What is Parkinson’s Disease?
Parkinson’s disease (PD) is a chronic, progressive neurological disease. Parkinson’s is classified as a movement disorder disease, although there are many non-motor symptoms. It is classically thought to be caused by the loss of dopamine-producing cells which are responsible for smooth, coordinated, automatic movements in the basal ganglia. The basal ganglia also have connections to the limbic system (emotions) and the frontal cortex (cognition).

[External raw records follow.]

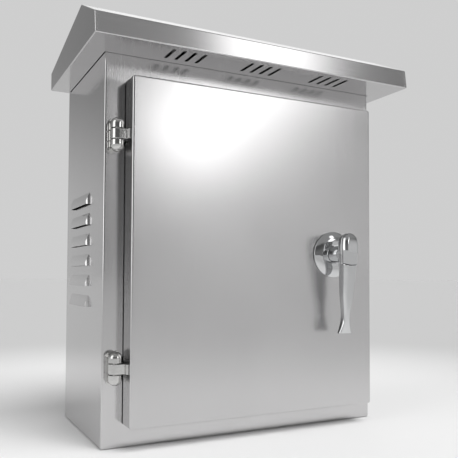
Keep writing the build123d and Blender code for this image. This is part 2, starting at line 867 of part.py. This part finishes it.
def make_gland_plate():
    plate = flat_slab(
        gland_plate_width, gland_plate_depth, entry_corner, 0, entry_offset, gland_bottom, gland_top
    )
    for x, y in gland_spots():
        plate -= bar_z(gland_stud_radius + stud_gap, x, y, gland_bottom - 1, gland_top + 1)
    for x in entry_places():
        plate -= bar_z(grommet_neck, x, entry_offset, gland_bottom - 1, gland_top + 1)
    return plate


def make_gland_studs():
    """Studs welded to the floor that hold the gland plate."""
    return [
        bar_z(gland_stud_radius, x, y, floor_top, floor_top + gland_stud_length)
        for x, y in gland_spots()
    ]


def make_gland_nuts():
    nut = hex_nut(gland_nut_width, gland_nut_height, gland_stud_radius + screw_gap)
    return [Pos(x, y, gland_top) * nut for x, y in gland_spots()]


def make_cable_grommets():
    """Rubber rings that line the cable entries, snapped over the plate's edge."""
    low = gland_bottom - grommet_lip
    high = gland_top + grommet_lip
    points = [
        (grommet_bore, low), (grommet_flange, low), (grommet_flange, gland_bottom),
        (grommet_neck, gland_bottom), (grommet_neck, gland_top), (grommet_flange, gland_top),
        (grommet_flange, high), (grommet_bore, high),
    ]
    section = Plane.XZ * make_face(Polyline(*points, close=True))
    ring = revolve(section, Axis.Z)
    return [Pos(x, entry_offset, 0) * ring for x in entry_places()]


def save(name, piece):
    """Writes one node: a single solid, or a group of like solids."""
    solids = []
    for item in piece if isinstance(piece, list) else [piece]:
        solids.extend(item.solids())
    shape = solids[0] if len(solids) == 1 else Compound(children=solids)
    export_step(shape, os.path.join("parts", name + ".step"))


save("case_shell", make_case_shell())
save("back_panel", make_back_panel())
save("canopy", make_canopy())
save("door_panel", make_door_panel())
save("door_gasket", make_door_gasket())
for place, centre in hinge_centres.items():
    save("hinge_bracket_" + place, make_hinge_bracket(centre))
    save("hinge_pin_" + place, make_hinge_pin(centre))
    save("hinge_arm_" + place, make_hinge_arm(centre))
save("hinge_bracket_screws", make_bracket_screws())
save("hinge_arm_screws", make_arm_screws())
save("lock_rose", make_lock_rose())
save("rose_gasket", make_rose_gasket())
save("lock_washer", make_lock_washer())
save("lock_nut", make_lock_nut())
save("lock_spindle", make_lock_spindle())
save("lock_cam", make_lock_cam())
save("cam_bolt", make_cam_bolt())
save("handle_lever", make_handle_lever())
save("key_cover", make_key_cover())
save("cover_rivet", make_cover_rivet())
save("key_cylinder", make_key_cylinder())
save("mounting_plate", make_mounting_plate())
save("plate_bosses", make_plate_bosses())
save("plate_screws", make_plate_screws())
save("earth_stud", make_earth_stud())
save("door_earth_stud", make_door_earth_stud())
save("door_earth_nut", make_door_earth_nut())
save("gland_gasket", make_gland_gasket())
save("gland_plate", make_gland_plate())
save("gland_studs", make_gland_studs())
save("gland_nuts", make_gland_nuts())
save("cable_grommets", make_cable_grommets())
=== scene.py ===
import math

import bmesh
import bpy
from mathutils import Matrix, Vector


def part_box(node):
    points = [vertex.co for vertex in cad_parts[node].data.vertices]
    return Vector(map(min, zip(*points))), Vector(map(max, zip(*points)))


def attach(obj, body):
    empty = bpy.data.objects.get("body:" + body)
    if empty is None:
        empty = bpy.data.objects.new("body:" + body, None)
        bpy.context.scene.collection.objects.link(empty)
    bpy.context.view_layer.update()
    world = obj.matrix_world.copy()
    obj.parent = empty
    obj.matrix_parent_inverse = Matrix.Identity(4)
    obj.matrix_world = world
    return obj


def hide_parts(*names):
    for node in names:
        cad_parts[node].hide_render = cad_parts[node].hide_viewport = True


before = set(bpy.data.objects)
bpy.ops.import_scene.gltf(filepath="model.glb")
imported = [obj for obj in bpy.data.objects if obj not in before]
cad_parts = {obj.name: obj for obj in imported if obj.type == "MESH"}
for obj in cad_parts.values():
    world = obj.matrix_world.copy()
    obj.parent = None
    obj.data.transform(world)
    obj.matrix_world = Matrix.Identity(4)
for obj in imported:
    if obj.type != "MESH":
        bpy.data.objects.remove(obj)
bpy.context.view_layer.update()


# The case: one wrapper of 1.2 mm stainless sheet, with a fine upright grain from the belt and
# twelve pressed louvres. The welds round its back are ground flush, across the grain, and the
# strip above the door is rubbed down again where the canopy is tacked on.
louvre_depth = 0.005
case_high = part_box("case_shell")[1]
case_half_width = case_high.x - louvre_depth
door_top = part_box("door_panel")[1].z
just_behind_the_front = -0.0995
ground_width = 0.0055
ground_fade = 0.0008
ground_dulling = 0.06
rubbed_fade = 0.004
rubbed_dulling = 0.12
sheet_light = (0.632, 0.627, 0.630, 1.0)
sheet_dark = (0.590, 0.585, 0.588, 1.0)
case_rough = (0.13, 0.17)
grain_up = (1.0, 1.0, 0.012)
grain_across = (0.012, 1.0, 1.0)
no_grain = (1.0, 1.0, 1.0)
broad_grain_share = 0.22
cloud_share = 0.35
tone_swing = (0.32, 0.68)
sheen_swing = (0.35, 0.65)
grain_depth = 0.00004
grain_strength = 0.2


def start_finish(name, metallic, roughness):
    finish = bpy.data.materials.new(name)
    finish.use_nodes = True
    shader = finish.node_tree.nodes["Principled BSDF"]
    shader.inputs["Metallic"].default_value = metallic
    shader.inputs["Roughness"].default_value = roughness
    return finish, shader


def add(finish, kind, **settings):
    node = finish.node_tree.nodes.new(kind)
    for name, value in settings.items():
        setattr(node, name, value)
    return node


def wire(finish, source, target):
    finish.node_tree.links.new(source, target)


def place_on_part(finish, stretch=no_grain):
    where = add(finish, "ShaderNodeTexCoord")
    drawn = add(finish, "ShaderNodeMapping")
    drawn.inputs["Scale"].default_value = stretch
    wire(finish, where.outputs["Object"], drawn.inputs["Vector"])
    return drawn.outputs["Vector"]


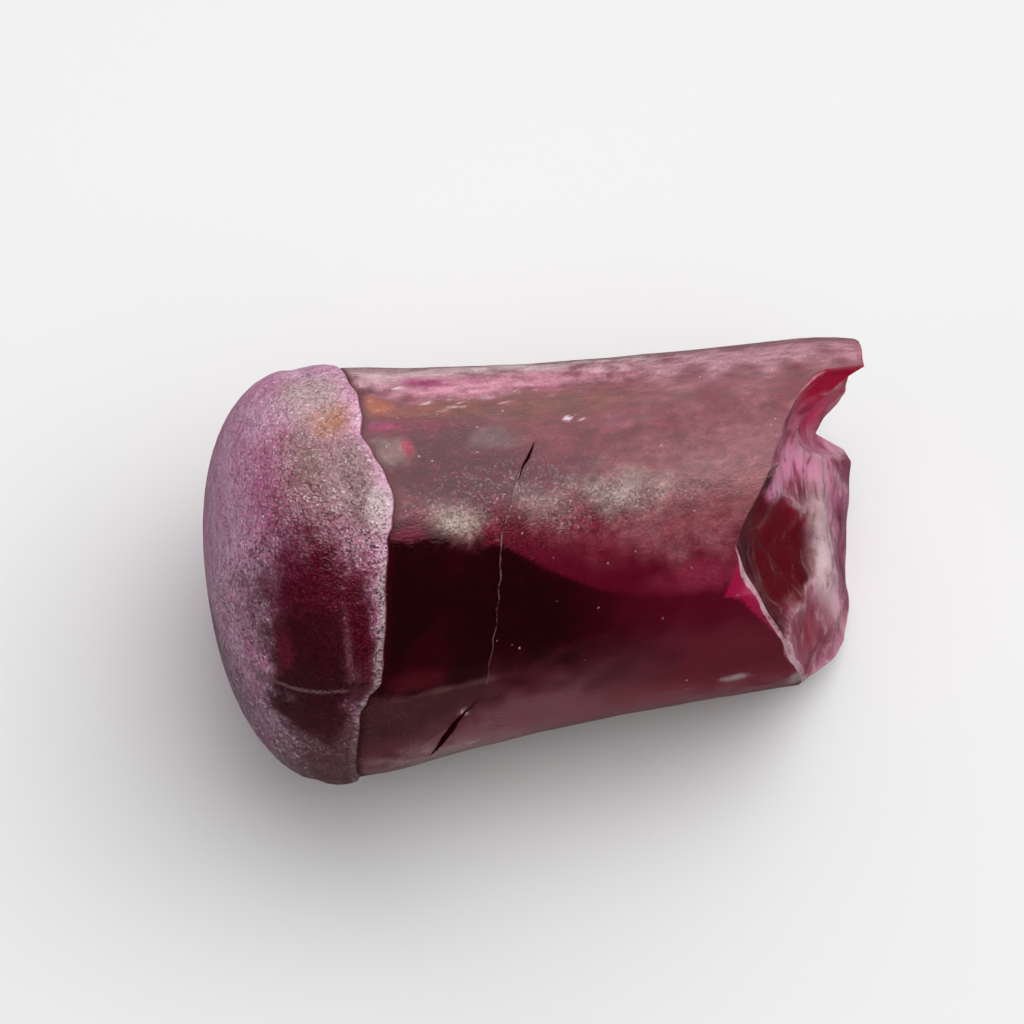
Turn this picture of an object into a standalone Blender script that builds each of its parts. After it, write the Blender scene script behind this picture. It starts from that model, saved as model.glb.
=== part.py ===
"""A broken length of flame-grown ruby boule, lying on its side on a flat surface.

It is one crystal, so it is one solid. The boule frame has "along" running from the apex of the
crown down the axis, and "across" and "rise" crossing it. The row frame is +Z up, in metres.
"""

import math

import bmesh
import bpy
from mathutils import Matrix, Vector, noise

MM = 0.001

# Driving dimensions, in millimetres and degrees.
CROWN_RADIUS = 10.05
CROWN_HEIGHT = 5.45  # apex to the widest circle
CROWN_POWER = 2.2  # 2 is an ellipse, and more is squarer at the shoulder
CROWN_TAPER = 0.03  # lost per millimetre between the widest circle and the lip
SKIN = 0.2  # how far the crown's glaze stands proud of the body at the lip
BODY_RADIUS = 8.2  # where the flare has died out
FLARE = 1.6  # added to the body at FLARE_START, fading over FLARE_LENGTH
FLARE_START = 8.0
FLARE_LENGTH = 9.0
FLARE_BLEND = 0.08
NECK_START = 29.5  # the broken end draws in from here
NECK_RATE = 0.035
LIP_SLOPE = 0.12  # length of the step's face along the axis

# The glaze ends in a bead with a groove behind it: distance back from the lip, and height.
BEAD = [
    (2.6, 0.0),
    (1.95, -0.08),
    (1.4, 0.0),
    (0.9, 0.06),
    (0.4, 0.06),
    (0.0, 0.0),
]

# The boule lies on its crown's shoulder and on the foot of its broken end.
LIE_TILT = 3.9
ROLL = -20.0  # turns the face with the split towards -Y
APEX = Vector((-16.483, -0.014, 10.1))
GROUND = 0.0  # the worn contact patches are cut off here

# Edge of the crown's glaze: degrees round the boule, and millimetres along it.
LIP = [
    (-180, 6.9),
    (-150, 7.4),
    (-120, 6.3),
    (-88, 5.85),
    (-62, 5.5),
    (-42, 5.7),
    (-36, 6.2),
    (-31, 6.8),
    (-25, 7.0),
    (-8, 7.4),
    (7, 7.8),
    (12, 8.25),
    (18, 8.4),
    (26, 8.25),
    (33, 7.85),
    (40, 7.5),
    (47, 7.75),
    (55, 7.8),
    (64, 7.6),
    (88, 7.3),
    (125, 7.7),
    (155, 6.6),
]

# Edge of the broken end, in the same way.
RIM = [
    (-180, 32.9),
    (-171, 32.6),
    (-146, 32.0),
    (-125, 31.2),
    (-116, 30.4),
    (-104, 28.8),
    (-92, 27.9),
    (-82, 27.8),
    (-66, 27.5),
    (-52, 26.7),
    (-41, 26.0),
    (-30, 25.3),
    (-22, 24.9),
    (-14, 24.5),
    (-8, 24.2),
    (-1, 24.8),
    (5, 25.4),
    (15, 26.2),
    (25, 27.1),
    (32, 27.6),
    (42, 28.6),
    (49, 29.6),
    (51.5, 30.3),
    (53, 32.1),
    (69, 32.5),
    (95, 32.6),
    (120, 33.2),
    (135, 33.1),
    (141, 32.6),
    (148, 31.9),
    (150, 31.4),
    (153, 31.6),
    (160, 32.9),
    (165, 33.2),
]

# Shells spalled out of the broken end. Each has its middle (across, rise), its depth along the
# boule there, its lean across and up, and how hollow it is across and up.
SHELLS = {
    "dark_bowl": ((-2.0, 0.0), 28.4, (0.0, -0.84), (0.12, 0.04)),
    "upper_pane": ((1.4, 0.0), 29.2, (0.15, -0.7), (0.05, 0.05)),
    "lower_pane": ((-5.5, -1.0), 29.1, (0.2, -0.6), (0.04, 0.03)),
    "foot": ((0.0, -4.0), 31.3, (0.1, -0.38), (0.02, 0.01)),
    "spur_face": ((5.5, 0.0), 31.0, (0.6, -0.38), (0.1, -0.01)),
    "trough": ((3.9, -4.0), 30.3, (0.0, -0.34), (0.5, 0.02)),
}

# A sliver spalled out of the side: degrees round, millimetres along, and half its width there.
SLIVER = [
    (-49, 11.3, 0.03),
    (-55, 10.9, 0.14),
    (-61, 10.4, 0.2),
    (-67, 9.95, 0.13),
    (-73, 9.5, 0.02),
]
SLIVER_DEPTH = 0.4

RIM_REACH = 4.0  # power of the radius with which the rim's own line fades inwards

COLUMNS = 108
CROWN_ROWS = 9
BODY_ROWS = 12
END_RINGS = 17

RUBY = (0.32, 0.03, 0.07, 1.0)


def around(points, degrees):
    """Value at an angle on a line given by (degrees, value) points that close on themselves."""
    degrees = (degrees + 180.0) % 360.0 - 180.0
    closed = points + [(points[0][0] + 360.0, points[0][1])]
    for (start, low), (end, high) in zip(closed, closed[1:]):
        if start <= degrees <= end:
            share = (degrees - start) / (end - start)
            return low + (high - low) * share
    return points[0][1]


def soft_least(a, b, blend):
    """The lesser of two values, rounded over where they meet."""
    return -blend * math.log(math.exp(-a / blend) + math.exp(-b / blend))


def body_radius(along):
    flared = BODY_RADIUS + FLARE * math.exp((FLARE_START - along) / FLARE_LENGTH)
    flared -= NECK_RATE * max(along - NECK_START, 0.0) ** 2
    return soft_least(flared, CROWN_RADIUS - SKIN, FLARE_BLEND)


def crown_radius(along):
    if along >= CROWN_HEIGHT:
        return CROWN_RADIUS - CROWN_TAPER * (along - CROWN_HEIGHT)
    fall = (1.0 - along / CROWN_HEIGHT) ** CROWN_POWER
    return CROWN_RADIUS * max(1.0 - fall, 0.0) ** (1.0 / CROWN_POWER)


def spread(radius, along, theta):
    """A point on the side, with the slight ovalness and waves of a hand-fed boule."""
    oval = 1.0 + 0.006 * math.cos(2 * theta - 0.6) + 0.004 * math.cos(3 * theta + along / 9.0)
    wave = 0.05 * noise.noise(Vector((along / 3.0, 2 * math.sin(theta), 2 * math.cos(theta))))
    reach = radius * oval + wave * min(radius / CROWN_RADIUS, 1.0)
    return Vector((along, reach * math.sin(theta), reach * math.cos(theta)))


def shell_depth(across, rise):
    """How far along the boule the fracture lies: the shallowest shell wins, and shells meet in ridges."""
    depths = []
    for middle, depth, lean, hollow in SHELLS.values():
        u = across - middle[0]
        v = rise - middle[1]
        depths.append(depth + lean[0] * u + lean[1] * v + hollow[0] * u * u + hollow[1] * v * v)
    return min(depths)


def end_point(theta, share, edge):
    """A point on the broken end, at a share of the way from the axis to the rim point edge."""
    across = edge.y * share
    rise = edge.z * share
    gap = edge.x - shell_depth(edge.y, edge.z)
    return Vector((shell_depth(across, rise) + gap * share**RIM_REACH, across, rise))


def columns():
    """For each column round the boule, the points from the apex's first ring to the end's last ring."""
    for column in range(COLUMNS):
        theta = 2 * math.pi * column / COLUMNS
        degrees = math.degrees(theta)
        lip = around(LIP, degrees)
        rim = around(RIM, degrees)
        line = []
        for row in range(1, CROWN_ROWS):
            along = (lip - BEAD[0][0]) * (1.0 - math.cos(math.pi / 2 * row / CROWN_ROWS))
            line.append(spread(crown_radius(along), along, theta))
        for back, height in BEAD:
            radius = crown_radius(lip - back) + height
            line.append(spread(radius, lip - back, theta))
        for row in range(BODY_ROWS + 1):
            along = lip + LIP_SLOPE + (rim - lip - LIP_SLOPE) * row / BODY_ROWS
            line.append(spread(body_radius(along), along, theta))
        edge = line[-1].copy()
        for ring in range(END_RINGS - 1, 0, -1):
            line.append(end_point(theta, ring / END_RINGS, edge))
        yield line


def boule_mesh():
    """The closed skin of the boule, in its own frame and in millimetres."""
    bm = bmesh.new()
    lines = [[bm.verts.new(point) for point in line] for line in columns()]
    apex = bm.verts.new((0.0, 0.0, 0.0))
    core = bm.verts.new((shell_depth(0.0, 0.0), 0.0, 0.0))
    for left, right in zip(lines, lines[1:] + lines[:1]):
        bm.faces.new((apex, right[0], left[0]))
        for low in range(len(left) - 1):
            bm.faces.new((left[low], right[low], right[low + 1], left[low + 1]))
        bm.faces.new((core, left[-1], right[-1]))
    bmesh.ops.recalc_face_normals(bm, faces=bm.faces)
    return bm


def sliver_mesh():
    """A curved wedge that follows the side, standing proud of it outside and ending in an edge inside."""
    bm = bmesh.new()
    rows = []
    for degrees, along, half in SLIVER:
        theta = math.radians(degrees)
        radius = body_radius(along)
        before = spread(radius + 0.3, along - half, theta)
        after = spread(radius + 0.3, along + half, theta)
        keel = spread(radius - SLIVER_DEPTH * min(half / 0.1, 1.0), along, theta)
        rows.append([bm.verts.new(point) for point in (before, keel, after)])
    bm.faces.new(rows[0])
    bm.faces.new(rows[-1])
    for row, beyond in zip(rows, rows[1:]):
        for side in range(3):
            other = (side + 1) % 3
            bm.faces.new((row[side], row[other], beyond[other], beyond[side]))
    bmesh.ops.recalc_face_normals(bm, faces=bm.faces)
    return bm


def lie():
    """Where the boule lies: its own frame, in millimetres, to the row's."""
    tilt = Matrix.Rotation(math.radians(LIE_TILT), 4, "Y")
    roll = Matrix.Rotation(math.radians(-ROLL), 4, "X")
    return Matrix.Translation(APEX) @ tilt @ roll


def cut_flats(bm):
    """Cuts the two small patches that the boule rests on."""
    parts = bm.verts[:] + bm.edges[:] + bm.faces[:]
    bmesh.ops.bisect_plane(
        bm, geom=parts, plane_co=(0, 0, GROUND), plane_no=(0, 0, 1), clear_inner=True
    )
    bmesh.ops.holes_fill(bm, edges=[edge for edge in bm.edges if edge.is_boundary])


def ruby_material():
    material = bpy.data.materials.new("ruby")
    material.use_nodes = True
    shader = material.node_tree.nodes["Principled BSDF"]
    shader.inputs["Base Color"].default_value = RUBY
    shader.inputs["Roughness"].default_value = 0.25
    shader.inputs["Metallic"].default_value = 0.0
    return material


def placed(bm, name):
    """An object of the mesh where the boule lies, in metres."""
    bm.transform(lie())
    if name == "boule":
        cut_flats(bm)
    bm.transform(Matrix.Scale(MM, 4))
    mesh = bpy.data.meshes.new(name)
    bm.to_mesh(mesh)
    bm.free()
    thing = bpy.data.objects.new(name, mesh)
    bpy.context.scene.collection.objects.link(thing)
    return thing


def carve(target, cutter):
    """Takes the cutter out of the target for good."""
    cut = target.modifiers.new("carve", "BOOLEAN")
    cut.operation = "DIFFERENCE"
    cut.solver = "EXACT"
    cut.object = cutter
    graph = bpy.context.evaluated_depsgraph_get()
    whole = bpy.data.meshes.new_from_object(target.evaluated_get(graph))
    target.modifiers.clear()
    target.data = whole
    bpy.data.objects.remove(cutter)


def build():
    for old in list(bpy.data.objects):
        bpy.data.objects.remove(old)
    boule = placed(boule_mesh(), "boule")
    carve(boule, placed(sliver_mesh(), "sliver"))
    boule.data.materials.clear()
    boule.data.materials.append(ruby_material())
    boule.data.shade_smooth()
    boule.data.set_sharp_from_angle(angle=math.radians(25))


build()
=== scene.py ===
import math

import bmesh
import bpy
import numpy as np
from mathutils import Matrix, Vector, noise


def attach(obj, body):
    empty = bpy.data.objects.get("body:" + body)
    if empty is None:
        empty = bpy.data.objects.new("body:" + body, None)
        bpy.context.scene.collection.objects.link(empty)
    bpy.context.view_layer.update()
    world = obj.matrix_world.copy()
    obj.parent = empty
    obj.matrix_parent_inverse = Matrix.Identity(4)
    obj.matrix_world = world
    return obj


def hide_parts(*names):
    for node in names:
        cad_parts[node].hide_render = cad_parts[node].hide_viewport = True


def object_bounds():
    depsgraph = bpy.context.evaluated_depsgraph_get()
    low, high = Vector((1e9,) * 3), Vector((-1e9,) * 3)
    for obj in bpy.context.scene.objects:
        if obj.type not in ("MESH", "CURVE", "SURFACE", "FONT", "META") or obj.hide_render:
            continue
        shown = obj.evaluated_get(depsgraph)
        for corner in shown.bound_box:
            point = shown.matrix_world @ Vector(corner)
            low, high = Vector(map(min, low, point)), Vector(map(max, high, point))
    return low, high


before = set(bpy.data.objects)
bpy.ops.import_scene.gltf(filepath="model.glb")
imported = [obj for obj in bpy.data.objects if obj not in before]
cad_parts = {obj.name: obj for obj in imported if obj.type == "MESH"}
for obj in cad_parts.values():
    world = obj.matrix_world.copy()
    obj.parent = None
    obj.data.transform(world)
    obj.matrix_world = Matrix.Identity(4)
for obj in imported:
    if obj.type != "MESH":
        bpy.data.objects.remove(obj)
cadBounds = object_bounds()
mm = 0.001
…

Key Parkinson’s Disease (PD) Facts:
- One million Americans live with PD
- 10 million worldwide are affected by Parkinson’s
- According to the Parkinson’s Foundation Prevalence Program, 20,600 people in Georgia and an estimated 13,000 people in metro-Atlanta living with PD
- Annually 60,000 people are newly diagnosed with PD, expected to double by 2030.
- Parkinson’s diagnosis increases with age.
- Four percent of those diagnosed are under the age of 50.
- Men are 1.5 X more likely to be diagnosed than women.
- The cause of PD is unknown. It is believed that “Genes load the gun, environment pulls the trigger.”
- There is no known cure for PD and symptoms are managed through medication, non-pharmacological treatment (exercise and physical therapy) and surgery (DBS).
- PARKINSON’S DISEASE IS NOT “ONE SIZE FIT ALL” – referred to as the “Snowflake Disease” or “Fingerprint Disease, because no two cases are alike.